One of my cousins from Jamaica, about my age, confided in me that she wanted no part of the clothes.  I found this to be an interesting response.  Surely the clothes my mother was bringing had to be better than the ones my cousin had, especially given the circumstances.  However, as she put it, she didn’t want to be a part of someone’s feel good efforts and wanted some new clothes.  After all, we (collective American we, as my mother had rallied several churches in her efforts) had so much and were basically giving up leftovers.  It’s not like it actually cost us anything.

Now, I’ve thought about her words and wrestled with them.  My first reaction was “beggars can’t be choosers” and “how dare she think we [I had taken this personally] ‘had so much’” as I recalled how little money we seemed to have.  And I was left thinking that poor folks just ain’t grateful.

Reflecting back on that event, there is some truth and plenty of non-truth in my thinking.

There are times when our need, or rather, the way we choose to swoop in and help comes across as patronizing.  Essentially, we’re coming in to fix those poor people, and make sure they measure up to our standards.  Sometimes in our rush to “save” them, we reduce them to objects to work out our faith upon.

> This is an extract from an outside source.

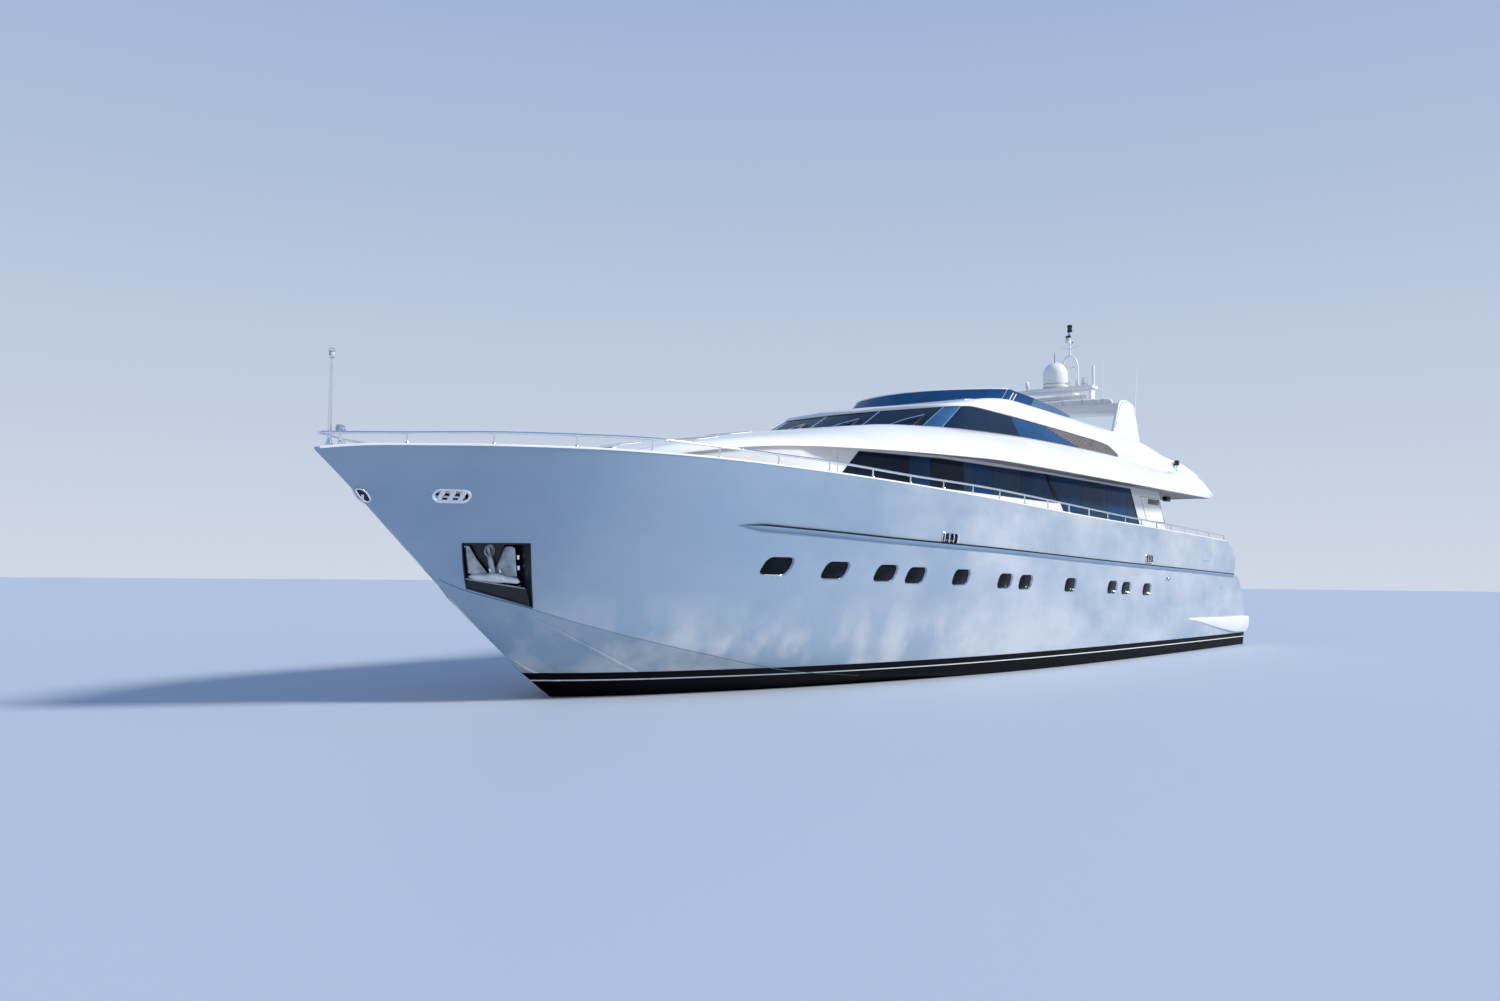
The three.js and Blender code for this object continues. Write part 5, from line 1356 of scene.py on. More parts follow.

Whether we realize it or not, we have a sense of superiority which sometimes comes across even when we’re going something positive like helping those “less fortunate” than us.  It’s as if we are saying (whether spoken aloud or through the tenor of our actions) “I have my act together” or “I went to school and made good decisions and worked hard”, neither of which is bad, unless it gives the attitude of being superior.  When we see others, it should be through the lens of mutual brokenness.  We each have problems, issues, AND value.

Someone may be in material need or have issues of time management or budgetary priorities that they may be struggling with.  Others may, even through their acts of kindness and generosity, generate pride (“Look at how holy I am”).  Maybe we need to not so much think in terms of “how do we fix the poor?”, but rather “how can God fix us both?”  This may not seem like a big deal, after all, who cares what your attitude is if they’re getting a meal or clothes on their back.  “They should be grateful.”

Here’s one thing we don’t often consider when helping the poor:  part of that help has to restore their sense of dignity.  The poverty they are dealing with may not solely be a poverty of material, but also a poverty of being, lack of self-worth.  Instead of realizing they have been created in image of God, with inherent worth and dignity, they have been made to feel inferior.  Poverty brings with it feelings of shame, powerlessness, humiliation, fear, hopelessness, depression, social isolation, voicelessness, inferiority, personal worthlessness, despair.  You don’t think there’s any shame and inadequacy at their situation, much less being reduced to someone’s pet project.

So the havenots battle with shame even as the haves battle with pride.  In the torrent of hand me down heaven (the haves recycling our “junk”, not really sacrificing anything and yet patting ourselves on our backs) the have-nots wrestle with loss of meaning and loss of hope.  Both in a state of mutual brokenness, both having something to learn and something to offer.  True motives and true assessment of needs can best be done in relationship with someone.  It didn’t take long to tease out that my cousin was caught up in a moment of material lust, somehow feeling entitled to designer outfits.  That attitude needed to be checked.  However, it didn’t change the fact that when one is poor, when one struggles with having any sense of dignity, a new outfit can also help restore a sense of worth.

And I know, a “thank you” is always nice.  Cause sometimes even the gesture, whatever the motive, needs to be acknowledged and appreciated.